Va in definitiva ribadito che il delitto di trasferimento fraudolento di valori ex art. 512-bis cod. pen. non ha natura di reato plurisoggettivo improprio, ma rappresenta una fattispecie a forma libera che si concretizza nell’attribuzione fittizia della titolarità o disponibilità di denaro o altro bene o utilità, sicché col che si renda fittiziamente titolare di tali beni – nella specie, un familiare – con lo scopo di aggirare le norma in materia di prevenzione patrimoniale o di contrabbando, o di agevolare la commissione dei reati di ricettazione, riciclaggio o impiego di beni di provenienza illecita, risponde a titolo di concorso nella stessa figura criminosa posta in essere da chi ha operato la fittizia attribuzione, in quanto con la sua condotta cosciente e volontaria contribuisce alla lesione dell’interesse protetto dalla norma (cfr., così, Sez. 2, n. 35826 del 12/07/2019, Como, Rv. 277075 – 01).

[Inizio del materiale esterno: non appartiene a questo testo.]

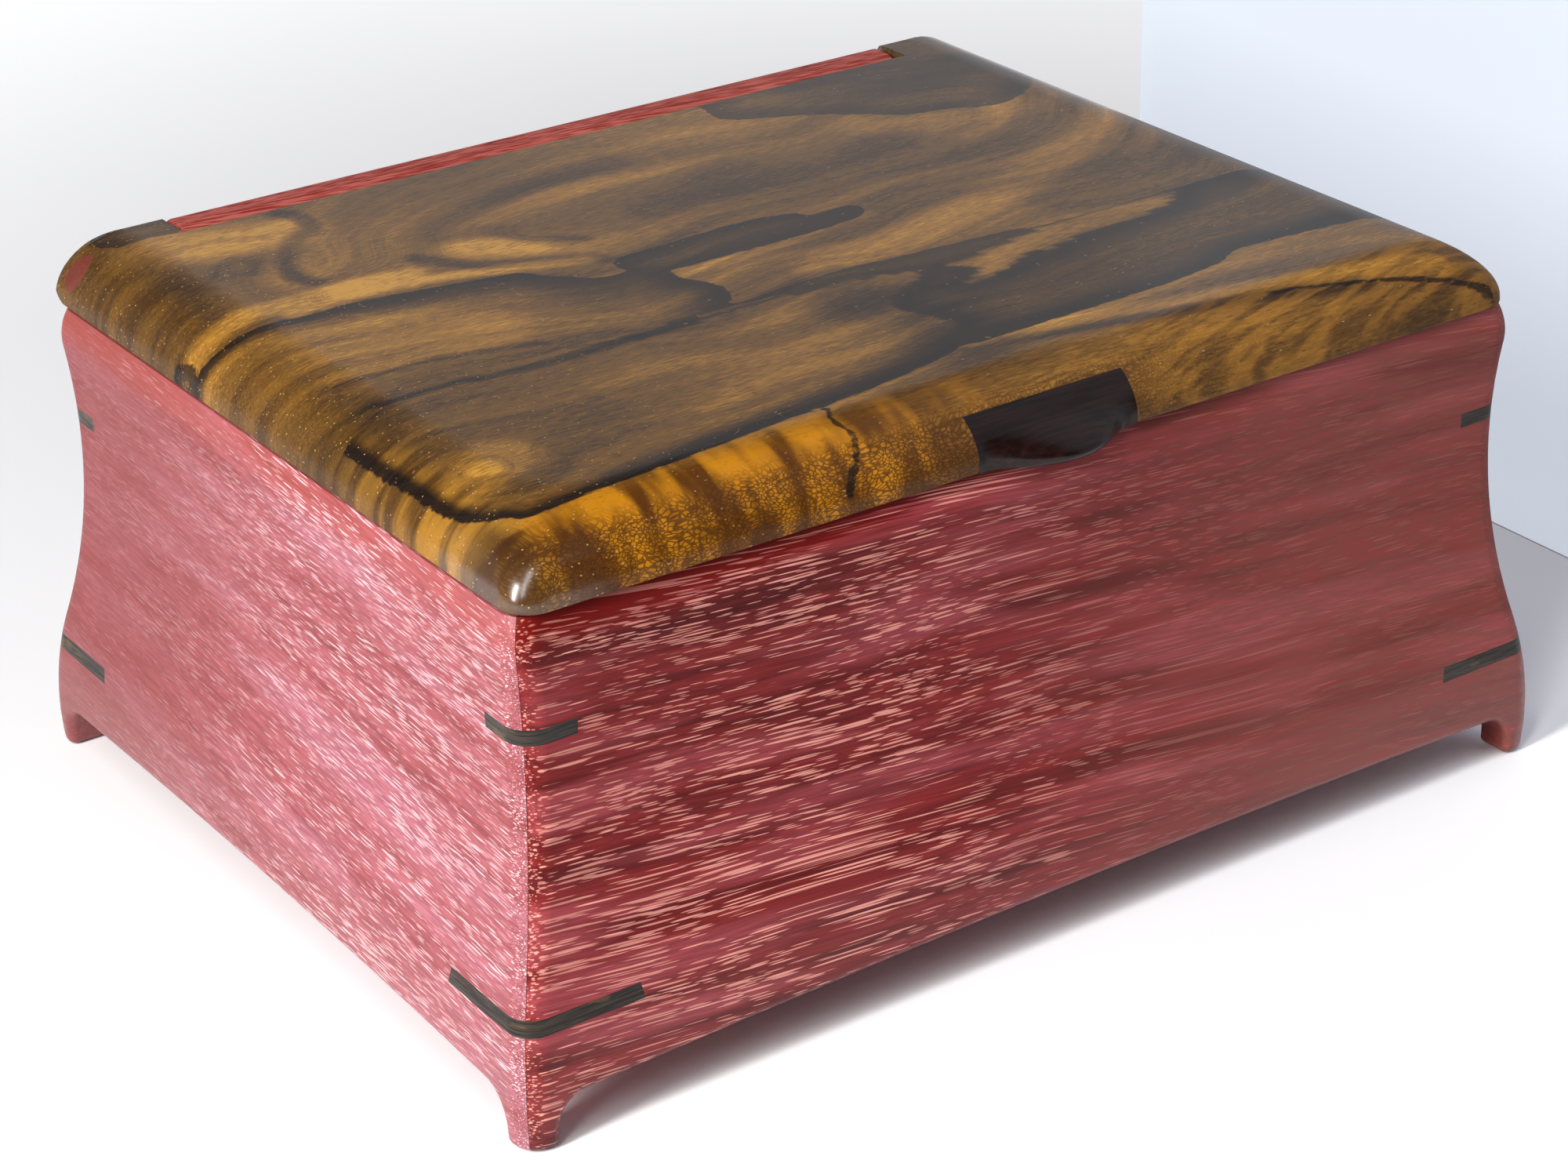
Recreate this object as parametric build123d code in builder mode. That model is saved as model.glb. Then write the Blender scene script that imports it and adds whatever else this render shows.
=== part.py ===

E’ dunque possibile che l’interposto, pur consapevole della sostanziale titolarità in capo ad altri del bene di cui è formale intestatario, non sia tuttavia consapevole della finalità perseguita da costui che, pur oggetto di dolo di specifico, non deve tuttavia essere esclusiva, non essendo esclusa da finalità concorrenti
(cfr., Sez. 2, n. 46704 del 09/10/2019, Fotia, Rv. 277598 – 01) e solo delle quali l’interposto sia consapevole o sia stato reso partecipe.
Alla luce di queste premesse sistematiche, l’eventuale assoluzione del terzo interposto per difetto o insufficienza di prova sull’elemento soggettivo (della consapevolezza della specifica finalità perseguita dall’interponente), non si riflette, necessariamente, sulla posizione di quest’ultimo (cfr., in tal senso, Sez. 2, n. 39774 del 07/05/2022, COGNOME, Rv. 283989 – 03; conf., tra le non massimate, Sez. 2, n. 290 del 13/12/2024, Pontoriero; Sez. 2, n. 41160 del 25/10/2024, COGNOME).
L’inammissibilità del ricorso comporta la condanna del ricorrente al pagamento delle spese processuali e, ai sensi dell’art. 616 cod. proc. pen., della somma – che si stima equa – di euro 3.000 in favore della Cassa delle Ammende, non ravvisandosi ragioni che escludano profili di colpa nella proposizione del gravame.
P.Q.M.
dichiara inammissibile il ricorso e condanna il ricorrente al pagamento delle spese processuali e della somma di euro tremila in favore della cassa delle ammende.